In 1959, the most popular detective show on the planet featured a jive-talking parking lot attendant who made up his own vocabulary and drove a flamed Model T hot rod. Gerald Lloyd "Kookie" Kookson (played by actor Edd Byrnes) was more popular than the two "name" stars of 77 Sunset Strip, particularly with young people.
He invented cool phrases like antsville (a place packed with people) and long green (money), and he constantly combed his hair, leading to a hit record by Connie Stevens called "Kookie, Kookie (Lend Me Your Comb)." Adults didn't get it, but kids sure did.

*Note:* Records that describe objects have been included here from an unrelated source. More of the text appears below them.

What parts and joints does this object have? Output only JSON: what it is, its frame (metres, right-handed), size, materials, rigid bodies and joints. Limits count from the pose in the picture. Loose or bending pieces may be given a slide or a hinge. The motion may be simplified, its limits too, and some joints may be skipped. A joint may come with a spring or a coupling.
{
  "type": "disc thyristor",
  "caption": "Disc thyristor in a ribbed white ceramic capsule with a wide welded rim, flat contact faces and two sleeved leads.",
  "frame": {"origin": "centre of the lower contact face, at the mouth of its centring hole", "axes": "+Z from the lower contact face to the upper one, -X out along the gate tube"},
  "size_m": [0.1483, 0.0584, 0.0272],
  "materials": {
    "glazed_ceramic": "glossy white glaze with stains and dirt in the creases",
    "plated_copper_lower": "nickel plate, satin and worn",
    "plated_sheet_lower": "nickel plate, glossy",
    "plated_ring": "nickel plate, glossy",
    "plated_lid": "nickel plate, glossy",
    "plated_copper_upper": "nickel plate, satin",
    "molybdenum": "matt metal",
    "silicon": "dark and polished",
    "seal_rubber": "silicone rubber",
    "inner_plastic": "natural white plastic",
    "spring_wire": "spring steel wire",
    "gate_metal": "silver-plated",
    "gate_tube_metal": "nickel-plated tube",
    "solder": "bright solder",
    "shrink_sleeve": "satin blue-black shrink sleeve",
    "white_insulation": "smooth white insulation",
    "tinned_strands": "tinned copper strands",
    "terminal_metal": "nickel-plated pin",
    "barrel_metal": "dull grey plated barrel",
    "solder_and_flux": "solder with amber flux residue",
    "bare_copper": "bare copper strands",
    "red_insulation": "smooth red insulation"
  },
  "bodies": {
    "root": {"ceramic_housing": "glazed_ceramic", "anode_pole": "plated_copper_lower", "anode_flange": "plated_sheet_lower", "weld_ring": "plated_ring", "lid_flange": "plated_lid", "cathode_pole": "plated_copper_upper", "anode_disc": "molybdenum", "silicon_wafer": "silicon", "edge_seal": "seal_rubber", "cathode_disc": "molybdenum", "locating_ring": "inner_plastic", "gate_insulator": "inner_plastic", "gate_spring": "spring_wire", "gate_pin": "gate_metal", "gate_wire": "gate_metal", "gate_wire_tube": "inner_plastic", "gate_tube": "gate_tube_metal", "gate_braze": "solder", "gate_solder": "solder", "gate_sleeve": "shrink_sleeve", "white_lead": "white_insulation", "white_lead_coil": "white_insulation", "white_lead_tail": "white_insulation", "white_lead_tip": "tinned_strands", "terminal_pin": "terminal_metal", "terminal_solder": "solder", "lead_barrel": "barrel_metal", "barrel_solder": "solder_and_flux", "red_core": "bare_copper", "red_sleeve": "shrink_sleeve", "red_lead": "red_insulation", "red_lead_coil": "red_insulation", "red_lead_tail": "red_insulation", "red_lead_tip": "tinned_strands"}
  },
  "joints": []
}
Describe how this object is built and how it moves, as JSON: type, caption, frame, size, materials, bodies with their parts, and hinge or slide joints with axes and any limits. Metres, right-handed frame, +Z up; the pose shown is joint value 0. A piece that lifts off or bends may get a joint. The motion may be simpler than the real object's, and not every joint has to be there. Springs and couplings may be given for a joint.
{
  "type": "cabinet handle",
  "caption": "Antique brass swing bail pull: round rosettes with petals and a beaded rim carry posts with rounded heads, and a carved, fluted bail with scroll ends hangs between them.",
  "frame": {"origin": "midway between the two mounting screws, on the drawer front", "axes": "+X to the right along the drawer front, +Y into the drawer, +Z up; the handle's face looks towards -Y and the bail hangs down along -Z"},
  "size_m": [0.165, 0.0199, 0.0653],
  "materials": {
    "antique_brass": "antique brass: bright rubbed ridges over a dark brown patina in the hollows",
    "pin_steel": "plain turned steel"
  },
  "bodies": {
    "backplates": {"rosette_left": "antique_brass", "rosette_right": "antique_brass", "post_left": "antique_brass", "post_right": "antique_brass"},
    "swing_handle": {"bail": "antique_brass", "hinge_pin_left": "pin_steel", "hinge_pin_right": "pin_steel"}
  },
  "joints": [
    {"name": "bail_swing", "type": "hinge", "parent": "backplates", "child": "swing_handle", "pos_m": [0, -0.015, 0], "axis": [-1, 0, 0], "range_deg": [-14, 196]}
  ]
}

A character this eccentric had to have appropriate wheels, and Warner Brothers chose a scrumptious Model T hot rod built by Norm Grabowski. Although it was also seen in dozens of other movies and TV shows, that rod would become known as the "Kookie Kar." More importantly, it signaled a sea change for hot rods in general. Previously portrayed as chariots for thugs and juvenile delinquents, the rod had now become stylish transport for the terminally cool! And ever since, the Model T hot rod has been an icon on par with Harley-Davidson and Duesenberg in the history of transportation. How it attained those heights is a fascinating story.
EvolutionHenry Ford introduced the Model T in '08, and it quickly became the best-selling car in the world. While Ford is erroneously credited with inventing mass production, many of Ford's early competitors also featured interchangeable parts, simplified design, and an orderly floor plan. The real breakthrough was when Ford introduced the moving production line in '13. Model T production jumped to 300,000 cars per year in '14, while all the other American car companies combined only built 200,000! Ford soon used Model T running gear in a line of commercial vehicles and trucks.

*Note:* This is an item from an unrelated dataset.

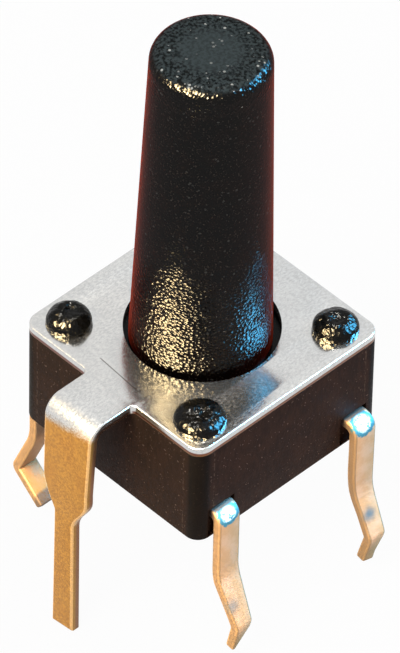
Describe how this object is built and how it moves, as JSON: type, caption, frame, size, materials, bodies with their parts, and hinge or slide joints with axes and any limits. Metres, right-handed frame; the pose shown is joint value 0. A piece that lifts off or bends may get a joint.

Introduced at $850, the Model T's price kept dropping as volume increased until the '25 model hit $290. No wonder they were the hottest thing since cold beer! Early Model Ts were also raced with great success, but by the end of production in '27, it was no longer considered a hot performer. In fact, Ford stubbornly clung to the Model T long after competitors had moved on to superior models. The Model A that followed was a much better car than a Model T, but no improvement over more stylish models from archrival Chevrolet.
As buyers began to move up to new models, there was a glut of hand-me-down Model Ts available to the used car market (more than 18 million had been sold). Tired and damaged models got so cheap they began to fall into the hands of speed-crazed teenagers, which lead to coining a new term for the hopped-up jalopies: hot rods.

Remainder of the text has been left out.